## Begin SOURCE DATA

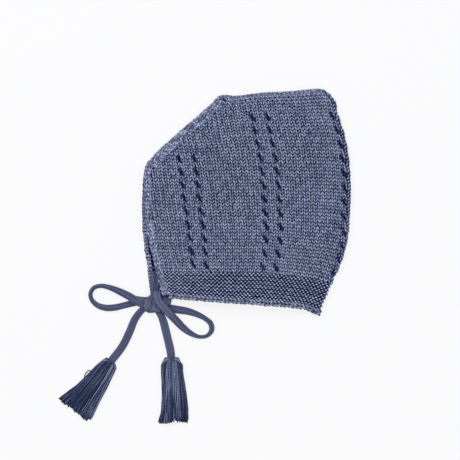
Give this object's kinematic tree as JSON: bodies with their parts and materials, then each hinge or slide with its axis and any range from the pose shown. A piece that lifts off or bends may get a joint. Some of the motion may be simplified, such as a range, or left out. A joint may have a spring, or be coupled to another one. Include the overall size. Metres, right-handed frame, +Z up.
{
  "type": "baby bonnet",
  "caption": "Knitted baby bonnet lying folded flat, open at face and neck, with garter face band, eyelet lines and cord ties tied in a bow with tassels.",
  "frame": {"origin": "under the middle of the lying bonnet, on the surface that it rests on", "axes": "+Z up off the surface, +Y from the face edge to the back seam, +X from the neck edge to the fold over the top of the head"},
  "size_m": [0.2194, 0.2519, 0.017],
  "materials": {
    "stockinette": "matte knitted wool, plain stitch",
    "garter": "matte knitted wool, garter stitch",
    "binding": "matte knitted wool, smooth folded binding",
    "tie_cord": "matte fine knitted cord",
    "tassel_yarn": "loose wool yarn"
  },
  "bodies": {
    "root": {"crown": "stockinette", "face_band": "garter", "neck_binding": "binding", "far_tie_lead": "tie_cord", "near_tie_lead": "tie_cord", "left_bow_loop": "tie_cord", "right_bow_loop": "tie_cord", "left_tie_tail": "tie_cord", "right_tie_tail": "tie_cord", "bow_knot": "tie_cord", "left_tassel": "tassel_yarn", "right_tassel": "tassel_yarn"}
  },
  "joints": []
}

## End SOURCE DATA

• _PROBLEM REQUIREMENTS_: Write out the listing once more, matching it exactly.

• _REPLY TO THE TASK_:
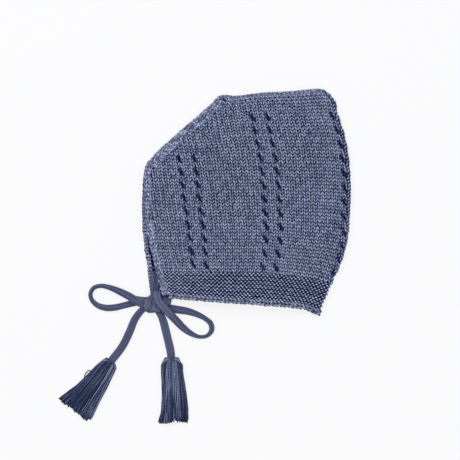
Give this object's kinematic tree as JSON: bodies with their parts and materials, then each hinge or slide with its axis and any range from the pose shown. A piece that lifts off or bends may get a joint. Some of the motion may be simplified, such as a range, or left out. A joint may have a spring, or be coupled to another one. Include the overall size. Metres, right-handed frame, +Z up.
{
  "type": "baby bonnet",
  "caption": "Knitted baby bonnet lying folded flat, open at face and neck, with garter face band, eyelet lines and cord ties tied in a bow with tassels.",
  "frame": {"origin": "under the middle of the lying bonnet, on the surface that it rests on", "axes": "+Z up off the surface, +Y from the face edge to the back seam, +X from the neck edge to the fold over the top of the head"},
  "size_m": [0.2194, 0.2519, 0.017],
  "materials": {
    "stockinette": "matte knitted wool, plain stitch",
    "garter": "matte knitted wool, garter stitch",
    "binding": "matte knitted wool, smooth folded binding",
    "tie_cord": "matte fine knitted cord",
    "tassel_yarn": "loose wool yarn"
  },
  "bodies": {
    "root": {"crown": "stockinette", "face_band": "garter", "neck_binding": "binding", "far_tie_lead": "tie_cord", "near_tie_lead": "tie_cord", "left_bow_loop": "tie_cord", "right_bow_loop": "tie_cord", "left_tie_tail": "tie_cord", "right_tie_tail": "tie_cord", "bow_knot": "tie_cord", "left_tassel": "tassel_yarn", "right_tassel": "tassel_yarn"}
  },
  "joints": []
}